In any case, the change was only about $300 more for the counter depth fridge, and a $50 restocking fee.

Tuesday night we get a call from our builder. There are no outside lighting fixtures--and we need some hardwired fluorescent fixtures from undercounter lighting in the kitchen. We had picked some out at Grover's, but apparently neglected to tell them what we had picked out. The electrician is trying to get everything finished up for electrical inspection Wednesday, needs those light fixtures, pronto.

So my wife and I blast over to Home Depot on the way to the property, and engage in a slight battle of the wills over the exterior light fixtures. I'm thinking of motion detector fixtures with enough output to melt snow, and get the deer to medium rare while they stand there. She is thinking "decorative." At first, it appeared that there was no middle ground on this, but we found some fixtures that had motion detectors and satisfied my wife's esthetic senses.

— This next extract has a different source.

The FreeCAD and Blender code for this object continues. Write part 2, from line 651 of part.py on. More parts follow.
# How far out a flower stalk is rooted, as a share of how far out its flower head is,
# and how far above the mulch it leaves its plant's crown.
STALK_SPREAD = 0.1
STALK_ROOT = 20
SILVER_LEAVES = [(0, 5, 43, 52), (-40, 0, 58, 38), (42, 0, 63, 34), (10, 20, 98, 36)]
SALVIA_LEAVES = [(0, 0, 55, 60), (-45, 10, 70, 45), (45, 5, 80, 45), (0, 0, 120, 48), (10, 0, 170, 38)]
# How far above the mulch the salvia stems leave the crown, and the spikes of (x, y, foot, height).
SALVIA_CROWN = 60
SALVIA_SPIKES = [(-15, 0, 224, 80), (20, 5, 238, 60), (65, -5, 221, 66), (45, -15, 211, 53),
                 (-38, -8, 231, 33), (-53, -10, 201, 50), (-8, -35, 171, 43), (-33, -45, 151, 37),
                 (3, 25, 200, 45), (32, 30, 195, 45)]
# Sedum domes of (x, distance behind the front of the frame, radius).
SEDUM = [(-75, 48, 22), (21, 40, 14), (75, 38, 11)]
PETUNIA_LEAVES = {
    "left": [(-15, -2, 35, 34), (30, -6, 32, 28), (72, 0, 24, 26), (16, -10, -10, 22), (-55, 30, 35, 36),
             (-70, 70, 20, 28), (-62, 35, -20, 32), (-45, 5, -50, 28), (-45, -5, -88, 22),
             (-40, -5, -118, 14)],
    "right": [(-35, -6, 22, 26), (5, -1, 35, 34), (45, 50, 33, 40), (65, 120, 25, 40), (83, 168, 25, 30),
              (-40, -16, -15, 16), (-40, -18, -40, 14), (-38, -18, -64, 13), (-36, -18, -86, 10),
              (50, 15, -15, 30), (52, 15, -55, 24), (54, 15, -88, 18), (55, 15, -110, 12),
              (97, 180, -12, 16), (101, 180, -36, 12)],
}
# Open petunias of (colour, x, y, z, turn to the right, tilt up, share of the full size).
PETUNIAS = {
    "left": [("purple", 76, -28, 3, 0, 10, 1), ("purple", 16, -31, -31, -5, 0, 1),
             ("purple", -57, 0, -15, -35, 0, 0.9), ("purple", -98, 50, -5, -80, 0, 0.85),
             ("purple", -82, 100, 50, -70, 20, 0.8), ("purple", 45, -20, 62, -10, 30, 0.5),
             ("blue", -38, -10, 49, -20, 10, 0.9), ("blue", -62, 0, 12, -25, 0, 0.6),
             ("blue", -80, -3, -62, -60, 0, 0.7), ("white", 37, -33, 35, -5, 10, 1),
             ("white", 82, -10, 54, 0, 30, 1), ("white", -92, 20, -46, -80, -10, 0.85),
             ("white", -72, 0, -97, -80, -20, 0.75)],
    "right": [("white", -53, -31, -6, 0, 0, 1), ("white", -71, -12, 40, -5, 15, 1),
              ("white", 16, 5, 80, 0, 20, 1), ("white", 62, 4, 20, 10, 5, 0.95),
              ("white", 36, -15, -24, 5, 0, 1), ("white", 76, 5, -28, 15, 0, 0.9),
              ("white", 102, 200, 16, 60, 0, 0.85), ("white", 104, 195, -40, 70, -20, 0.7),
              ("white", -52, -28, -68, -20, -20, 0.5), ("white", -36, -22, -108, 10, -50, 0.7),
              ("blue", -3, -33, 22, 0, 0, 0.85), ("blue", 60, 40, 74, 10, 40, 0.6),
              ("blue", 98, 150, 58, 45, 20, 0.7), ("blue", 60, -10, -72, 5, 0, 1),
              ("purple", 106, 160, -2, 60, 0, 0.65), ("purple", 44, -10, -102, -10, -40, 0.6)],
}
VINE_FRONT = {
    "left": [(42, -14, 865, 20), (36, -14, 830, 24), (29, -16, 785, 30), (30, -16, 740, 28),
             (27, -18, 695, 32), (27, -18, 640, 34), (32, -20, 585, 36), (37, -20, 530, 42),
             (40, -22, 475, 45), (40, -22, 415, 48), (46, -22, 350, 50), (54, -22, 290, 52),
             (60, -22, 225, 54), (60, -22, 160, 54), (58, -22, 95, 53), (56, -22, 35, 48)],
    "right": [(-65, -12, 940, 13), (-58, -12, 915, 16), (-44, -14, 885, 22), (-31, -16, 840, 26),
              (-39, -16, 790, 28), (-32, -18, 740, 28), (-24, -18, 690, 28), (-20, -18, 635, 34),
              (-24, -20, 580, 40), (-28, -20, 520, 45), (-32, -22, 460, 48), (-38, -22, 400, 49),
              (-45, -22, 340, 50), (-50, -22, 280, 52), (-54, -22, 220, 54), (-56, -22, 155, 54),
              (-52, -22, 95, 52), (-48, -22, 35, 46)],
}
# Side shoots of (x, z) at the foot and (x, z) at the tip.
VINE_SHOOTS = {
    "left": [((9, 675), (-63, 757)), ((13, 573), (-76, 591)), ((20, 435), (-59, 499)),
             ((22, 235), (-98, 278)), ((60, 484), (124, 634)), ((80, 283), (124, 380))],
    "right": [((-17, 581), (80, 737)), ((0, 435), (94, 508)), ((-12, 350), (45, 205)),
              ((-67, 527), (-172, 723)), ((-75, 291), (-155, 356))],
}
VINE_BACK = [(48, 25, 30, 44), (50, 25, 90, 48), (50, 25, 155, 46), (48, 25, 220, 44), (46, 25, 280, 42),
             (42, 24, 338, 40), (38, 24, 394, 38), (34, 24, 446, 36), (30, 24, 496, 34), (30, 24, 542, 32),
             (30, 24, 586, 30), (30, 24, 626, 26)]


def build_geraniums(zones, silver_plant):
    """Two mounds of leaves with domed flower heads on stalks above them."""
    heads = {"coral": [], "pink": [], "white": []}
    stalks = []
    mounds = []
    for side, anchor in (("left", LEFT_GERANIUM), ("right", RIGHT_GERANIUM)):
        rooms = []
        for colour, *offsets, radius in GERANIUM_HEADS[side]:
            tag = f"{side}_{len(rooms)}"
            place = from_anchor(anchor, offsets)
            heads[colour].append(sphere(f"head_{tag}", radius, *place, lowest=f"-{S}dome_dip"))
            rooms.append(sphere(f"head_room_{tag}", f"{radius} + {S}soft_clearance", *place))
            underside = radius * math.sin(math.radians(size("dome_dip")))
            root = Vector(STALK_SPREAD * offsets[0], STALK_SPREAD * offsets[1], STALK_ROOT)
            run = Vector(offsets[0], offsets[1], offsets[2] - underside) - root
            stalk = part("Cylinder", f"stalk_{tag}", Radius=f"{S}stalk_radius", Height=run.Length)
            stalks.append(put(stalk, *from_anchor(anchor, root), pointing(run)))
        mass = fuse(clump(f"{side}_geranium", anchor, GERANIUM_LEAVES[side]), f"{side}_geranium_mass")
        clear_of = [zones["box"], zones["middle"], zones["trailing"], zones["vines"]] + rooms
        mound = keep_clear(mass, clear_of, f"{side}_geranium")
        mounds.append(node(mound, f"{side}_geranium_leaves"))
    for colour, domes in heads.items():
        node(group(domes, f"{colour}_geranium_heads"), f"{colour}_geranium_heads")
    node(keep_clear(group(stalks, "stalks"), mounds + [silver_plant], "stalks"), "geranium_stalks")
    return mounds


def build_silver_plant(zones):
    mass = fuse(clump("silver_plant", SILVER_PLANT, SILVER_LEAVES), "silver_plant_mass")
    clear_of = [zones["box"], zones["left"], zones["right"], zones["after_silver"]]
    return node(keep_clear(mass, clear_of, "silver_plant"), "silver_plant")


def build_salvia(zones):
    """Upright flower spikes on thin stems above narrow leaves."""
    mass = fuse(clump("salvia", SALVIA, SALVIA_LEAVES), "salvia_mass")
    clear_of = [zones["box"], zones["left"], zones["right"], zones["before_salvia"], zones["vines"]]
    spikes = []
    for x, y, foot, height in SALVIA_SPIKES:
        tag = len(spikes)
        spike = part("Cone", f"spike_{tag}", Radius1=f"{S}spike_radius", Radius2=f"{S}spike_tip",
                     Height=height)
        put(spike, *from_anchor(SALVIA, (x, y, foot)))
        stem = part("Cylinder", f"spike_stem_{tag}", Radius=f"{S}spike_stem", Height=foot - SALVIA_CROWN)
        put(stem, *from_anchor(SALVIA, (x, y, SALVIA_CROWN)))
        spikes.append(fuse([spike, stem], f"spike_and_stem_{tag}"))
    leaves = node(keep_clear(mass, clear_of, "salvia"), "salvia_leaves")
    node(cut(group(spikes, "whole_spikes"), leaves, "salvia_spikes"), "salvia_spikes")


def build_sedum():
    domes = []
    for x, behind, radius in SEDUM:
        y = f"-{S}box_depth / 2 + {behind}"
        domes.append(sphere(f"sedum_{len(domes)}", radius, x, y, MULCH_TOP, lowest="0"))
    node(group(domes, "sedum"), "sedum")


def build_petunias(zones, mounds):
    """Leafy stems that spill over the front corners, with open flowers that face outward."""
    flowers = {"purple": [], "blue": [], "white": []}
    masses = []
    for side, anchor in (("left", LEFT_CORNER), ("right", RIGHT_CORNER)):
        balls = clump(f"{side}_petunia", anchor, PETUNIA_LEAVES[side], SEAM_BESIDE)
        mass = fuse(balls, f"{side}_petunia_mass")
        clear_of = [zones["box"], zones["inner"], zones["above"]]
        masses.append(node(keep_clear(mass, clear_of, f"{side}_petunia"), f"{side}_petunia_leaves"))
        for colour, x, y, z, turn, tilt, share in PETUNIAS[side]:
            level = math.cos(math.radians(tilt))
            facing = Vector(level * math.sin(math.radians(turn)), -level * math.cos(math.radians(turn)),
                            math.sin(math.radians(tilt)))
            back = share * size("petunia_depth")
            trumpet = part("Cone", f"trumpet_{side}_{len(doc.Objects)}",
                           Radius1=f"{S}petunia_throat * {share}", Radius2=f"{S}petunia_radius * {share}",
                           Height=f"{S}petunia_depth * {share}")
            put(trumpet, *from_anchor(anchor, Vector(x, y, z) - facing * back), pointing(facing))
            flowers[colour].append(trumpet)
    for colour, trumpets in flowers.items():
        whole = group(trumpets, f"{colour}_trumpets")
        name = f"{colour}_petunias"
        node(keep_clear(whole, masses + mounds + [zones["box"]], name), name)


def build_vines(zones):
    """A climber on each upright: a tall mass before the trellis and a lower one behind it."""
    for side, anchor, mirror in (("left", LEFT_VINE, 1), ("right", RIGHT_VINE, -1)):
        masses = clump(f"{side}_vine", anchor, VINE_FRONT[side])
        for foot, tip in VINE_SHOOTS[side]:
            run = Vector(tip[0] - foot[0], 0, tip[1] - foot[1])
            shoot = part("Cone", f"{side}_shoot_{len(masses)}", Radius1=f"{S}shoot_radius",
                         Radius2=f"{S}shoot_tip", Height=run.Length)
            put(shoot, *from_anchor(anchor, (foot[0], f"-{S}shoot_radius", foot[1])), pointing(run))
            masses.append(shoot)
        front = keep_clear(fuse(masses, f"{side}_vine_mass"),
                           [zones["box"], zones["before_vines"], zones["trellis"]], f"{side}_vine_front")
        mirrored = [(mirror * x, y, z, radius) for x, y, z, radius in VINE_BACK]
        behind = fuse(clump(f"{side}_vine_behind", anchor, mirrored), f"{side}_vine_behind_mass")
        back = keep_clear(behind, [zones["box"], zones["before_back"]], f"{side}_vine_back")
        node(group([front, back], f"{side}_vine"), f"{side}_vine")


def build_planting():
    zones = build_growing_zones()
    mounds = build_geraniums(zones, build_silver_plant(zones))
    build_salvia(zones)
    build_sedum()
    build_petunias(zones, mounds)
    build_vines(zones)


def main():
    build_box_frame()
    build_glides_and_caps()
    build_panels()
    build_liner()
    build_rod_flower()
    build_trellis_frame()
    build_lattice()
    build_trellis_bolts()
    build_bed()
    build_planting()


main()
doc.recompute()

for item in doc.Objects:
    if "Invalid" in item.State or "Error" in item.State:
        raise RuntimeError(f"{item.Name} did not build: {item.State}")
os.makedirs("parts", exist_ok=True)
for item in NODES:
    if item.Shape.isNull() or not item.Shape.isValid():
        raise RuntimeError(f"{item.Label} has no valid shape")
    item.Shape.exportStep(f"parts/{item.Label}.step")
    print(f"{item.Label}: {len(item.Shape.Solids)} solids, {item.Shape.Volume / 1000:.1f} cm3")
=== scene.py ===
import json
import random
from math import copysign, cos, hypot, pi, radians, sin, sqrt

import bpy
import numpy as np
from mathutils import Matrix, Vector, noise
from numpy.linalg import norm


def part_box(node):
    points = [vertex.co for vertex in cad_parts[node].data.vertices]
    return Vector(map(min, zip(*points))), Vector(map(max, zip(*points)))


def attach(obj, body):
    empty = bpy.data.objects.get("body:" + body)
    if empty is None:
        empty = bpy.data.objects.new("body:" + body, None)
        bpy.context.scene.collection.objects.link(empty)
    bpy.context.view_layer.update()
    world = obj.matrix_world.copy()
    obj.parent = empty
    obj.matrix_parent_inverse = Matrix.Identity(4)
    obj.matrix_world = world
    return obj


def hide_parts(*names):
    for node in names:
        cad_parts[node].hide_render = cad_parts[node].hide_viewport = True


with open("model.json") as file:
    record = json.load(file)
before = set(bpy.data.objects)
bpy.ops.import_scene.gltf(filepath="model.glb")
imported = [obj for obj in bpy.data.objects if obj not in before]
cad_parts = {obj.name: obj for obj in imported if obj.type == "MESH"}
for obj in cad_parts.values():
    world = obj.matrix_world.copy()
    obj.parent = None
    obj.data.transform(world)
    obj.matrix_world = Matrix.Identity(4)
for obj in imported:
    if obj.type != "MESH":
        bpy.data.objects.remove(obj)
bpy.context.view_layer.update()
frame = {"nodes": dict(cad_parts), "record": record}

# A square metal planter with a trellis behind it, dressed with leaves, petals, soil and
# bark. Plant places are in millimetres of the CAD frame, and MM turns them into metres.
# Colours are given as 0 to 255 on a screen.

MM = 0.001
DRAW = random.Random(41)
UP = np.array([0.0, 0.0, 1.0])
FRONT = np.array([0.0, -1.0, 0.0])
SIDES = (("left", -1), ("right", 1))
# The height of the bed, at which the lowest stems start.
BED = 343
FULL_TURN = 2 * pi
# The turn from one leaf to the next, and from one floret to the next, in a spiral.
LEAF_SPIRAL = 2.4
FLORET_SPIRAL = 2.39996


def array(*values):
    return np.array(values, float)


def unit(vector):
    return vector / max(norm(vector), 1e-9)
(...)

And then today, we had to run over to Grover's to pick up the items that we missed in the planning stage: another front hall interior light fixture; a big fancy fluorescent fixture for the master closet; and the simplest possible fixture for the pantry. (You open the pantry door, and a switch turns on the light. Very neat!)

Just to add to the excitement, my wife got a late start. The salescritter at Grover's was brand new, so everything took twice as long--and my wife had to go administer a final exam to her students at 1:00 PM. We transferred the fixtures to my Corvette about noon, and I drove up to deliver them.

I have previously suggested that the Corvette just needs the traction control turned off to solve the snow problem. Well, almost. I reached my driveway--and discovered that no matter how I tried, it just wasn't going to climb that driveway. (The electrician reports that he wasn't able to climb it in his enormous Dodge 4x4 a few days ago, either.) This isn't all that steep a driveway at the start, either. It was 15 degrees outside--just cold enough that any temporary melt turns back to ice--but just warm enough that the weight of a car causes a temporary melt at the surface, preventing you from getting traction.

So I walked up the hill, carrying light fixtures, and getting a very complete cardiovascular workout, what with temperature, slope, and yielding snow.

For the first time, the house looked like it was truly under construction.

The Silestone installers were busily putting in the kitchen counters.

The installers from Treasure Valley Closets were putting in the closet organizers and the bookshelf in the office--very cool looking.

The electrician and his son had installed all the exterior lighting, and were starting to pull the well pump wire from above ground to conduit.

The builder was putting the concrete blocks upon which the backup generator will be located.

The builder's son was installing the permanent front door.

It was just a flurry of activity. Tomorrow, the appraiser for the permanent loan comes by--and everything better be pretty much in place.

I think I am going to have to look into a serious 4WD for winter.

Last house project entry.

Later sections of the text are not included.